Apesar das posições radicais, foi bem nas eleições de 2017, perdendo para Theresa May por apenas 2,4 pontos porcentuais. Mas, desde então, sua popularidade despencou.
De acordo com o monitor político Ipsos Mori, 44% dos eleitores “gostam” de Boris Johnson, em comparação com 23% que “gostam” de Corbyn. Foi o pior índice de popularidade de um líder de um dos dois principais partidos desde 2007.
Tachado de antissemita – já chamou os grupos radicais islâmicos Hamas e Hezbollah de “amigos” e é acusado de não combater o antissemitismo dentro de seu próprio partido –, também desperta aversão por sua posição em relação ao Brexit.
Ao contrário do adversário, o líder trabalhista não foi capaz de criar uma base eleitoral forte, porque insiste em ficar em cima do muro sobre a saída da União Europeia. Corbyn indicou que se for eleito pretende renegociar em até três meses um acordo com os europeus que garanta os laços entre o Reino Unido e a UE, visando atrair os votos de quem quer um Brexit brando. Ao mesmo tempo, chegou a prometer que poderia promover uma nova consulta popular com a opção de manter o país no bloco, para seduzir os eleitores anti-Brexit. Com sua indefinição, corre o risco de não agradar a ninguém.
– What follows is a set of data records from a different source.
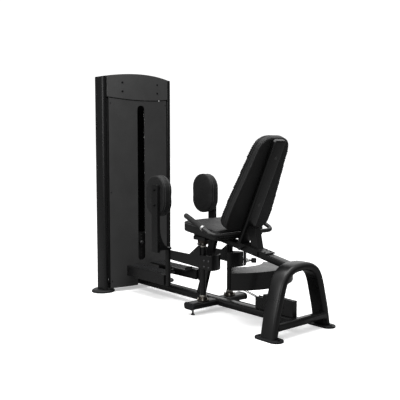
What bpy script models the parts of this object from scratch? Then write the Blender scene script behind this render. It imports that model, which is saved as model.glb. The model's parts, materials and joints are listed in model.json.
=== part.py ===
"""Hip abductor machine: weight tower, spine rail, seat and backrest, and two swinging leg arms.

Run with: blender --background --python part.py
Metres, +Z up. X is the user's left and right, +Y points from the seat to the weight tower.
The coordinates in this file have Y = 0 at the middle of the rear arch. Everything hangs on the
empty "machine_origin", which moves that point so that the finished machine stands centred on the
world origin with its feet at Z = 0.
"""

import math

import bmesh
import bpy
from mathutils import Matrix, Vector

# ---------------------------------------------------------------- driving dimensions
ORIGIN_Y = -0.7605  # world Y of the rear arch's middle plane
GAP = 0.0003  # air between two pieces that touch

TOWER_HEIGHT = 1.500
TOWER_FRONT_Y = 1.464  # front plane of the columns
TOWER_BACK_Y = 1.570
COLUMN_IN_X = 0.2555
COLUMN_OUT_X = 0.2890
TOP_EDGE_Z = 1.479  # top of the tower at the columns' inner edges; the middle is TOWER_HEIGHT
PANEL_BULGE = 0.033
PANEL_HALF_X = 0.2435
PANEL_TOP_Z = 1.334
PANEL_THICK = 0.004
SLOT_HALF_X = 0.030
SLOT_TOP_Z = 1.286
SLOT_BOTTOM_Z = 0.202
HEADER_BOTTOM_Z = 1.339
HEADER_SAG = 0.018
TOWER_FOOT_Y = 1.530
TOWER_FOOT_X = 0.262
TOWER_FOOT_R = 0.080
TOWER_FOOT_H = 0.018

STACK_FRONT_Y = 1.461
STACK_BACK_Y = 1.553
STACK_HALF_X = 0.120
STACK_ROD_Y = 1.508
STACK_BOTTOM_Z = 0.166
PLATE_H = 0.025
LOWER_PLATES = 6
UPPER_PLATES = 3
GUIDE_ROD_X = 0.085
GUIDE_ROD_R = 0.010

PULLEY_R = 0.035  # groove radius, to the cable's middle
PULLEY_Y = STACK_ROD_Y + PULLEY_R
TOP_PULLEY_Z = 1.345
CABLE_R = 0.003
CABLE_LOW_Z = 0.088
BOTTOM_PULLEY_Z = CABLE_LOW_Z + PULLEY_R
REAR_PULLEY_R = 0.024
REAR_PULLEY_Y = 0.272
REAR_PULLEY_Z = CABLE_LOW_Z + REAR_PULLEY_R

RAIL_HALF_X = 0.030
RAIL_BOTTOM_Z = 0.036
RAIL_TOP_Z = 0.079
CROSSBAR_Y = 0.645
CROSSBAR_HALF_Y = 0.043
CROSSBAR_TOP_Z = 0.075
CROSSBAR_END_X = 0.224

ARCH_HALF_Y = 0.052  # half of the flat-oval tube's long side
ARCH_TUBE_T = 0.045
ARCH_FOOT_X = 0.2140
ARCH_APEX_Z = 0.3650

SEAT_SLOPE = 0.095
SEAT_RAIL_SLOPE = 0.179
SEAT_RAIL_Z0 = 0.345  # lower edge of the seat rail at Y = SEAT_RAIL_Y0
SEAT_RAIL_Y0 = 0.095
SEAT_RAIL_H = 0.038

PIVOT_X = 0.110
PIVOT_Y = 0.645
SLEEVE_R = 0.0178
STRAP_X = 0.1335  # middle plane of the strap
STRAP_T = 0.007
DRUM_R = 0.105  # outer radius of the curved end of the strap
DRUM_END = math.radians(-37)  # where it stops, on the inner side
POST_X = 0.137
POST_Y = 0.955
POST_R = 0.0165
POST_BOTTOM_Z = 0.116
POST_TOP_Z = 0.3545

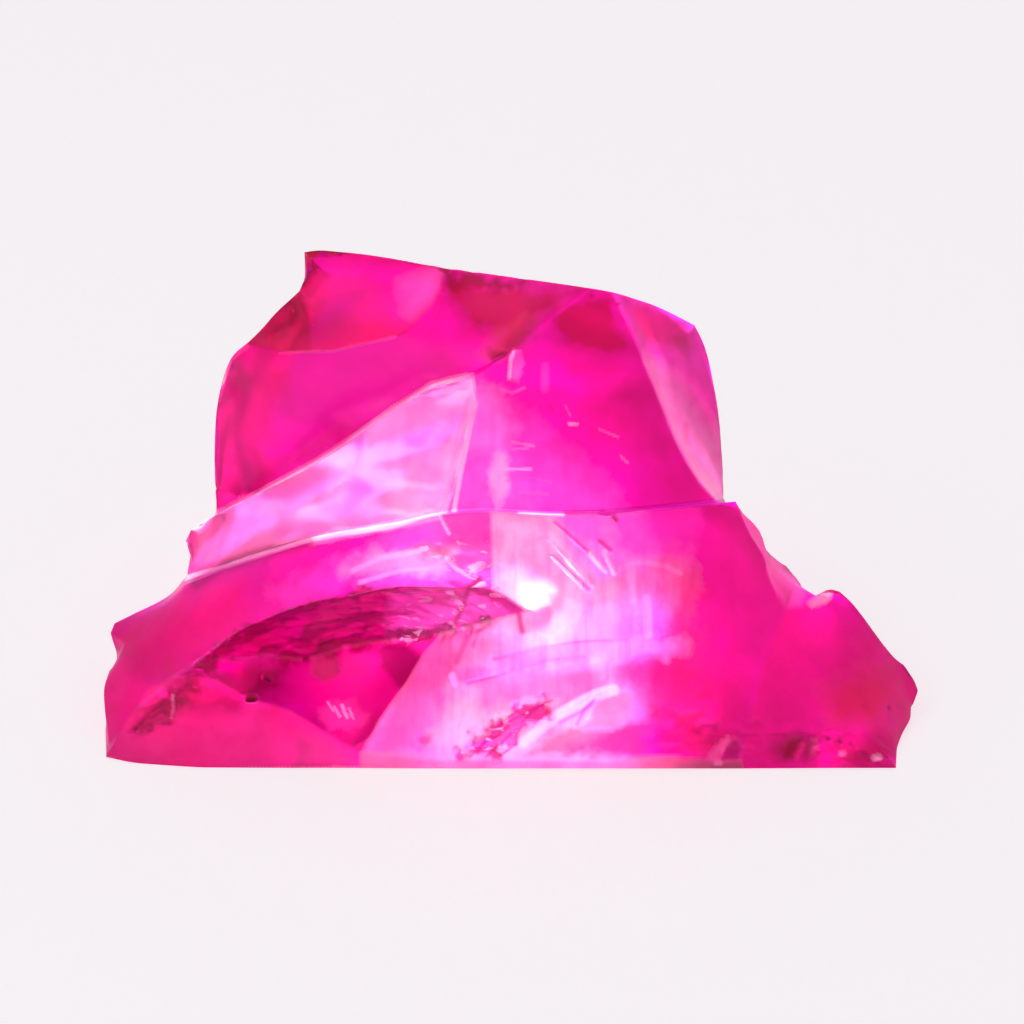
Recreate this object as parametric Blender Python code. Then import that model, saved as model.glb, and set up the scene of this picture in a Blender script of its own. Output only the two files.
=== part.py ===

Embora especialistas concordem que uma vitória trabalhista seria surpreendente, o comparecimento às urnas pode ser um fator decisivo para a escolha nesta quinta-feira. O voto no Reino Unido não é obrigatório e as eleições fora de data, as primeiras em dezembro desde 1923, podem contar com menos eleitores devido ao mau tempo e à escuridão de um dia de inverno europeu.
Porém, se muitos jovens decidirem votar, o resultado pode ser favorável para os trabalhistas (mais de 3 milhões de pessoas se registraram para votar desde que a eleição foi convocada, segundo o jornal britânico The Guardian, e dois terços delas têm menos de 34 anos).
Com o futuro do Brexit ainda indefinido, uma coisa é certa: os próximos anos no Reino Unido continuarão agitados.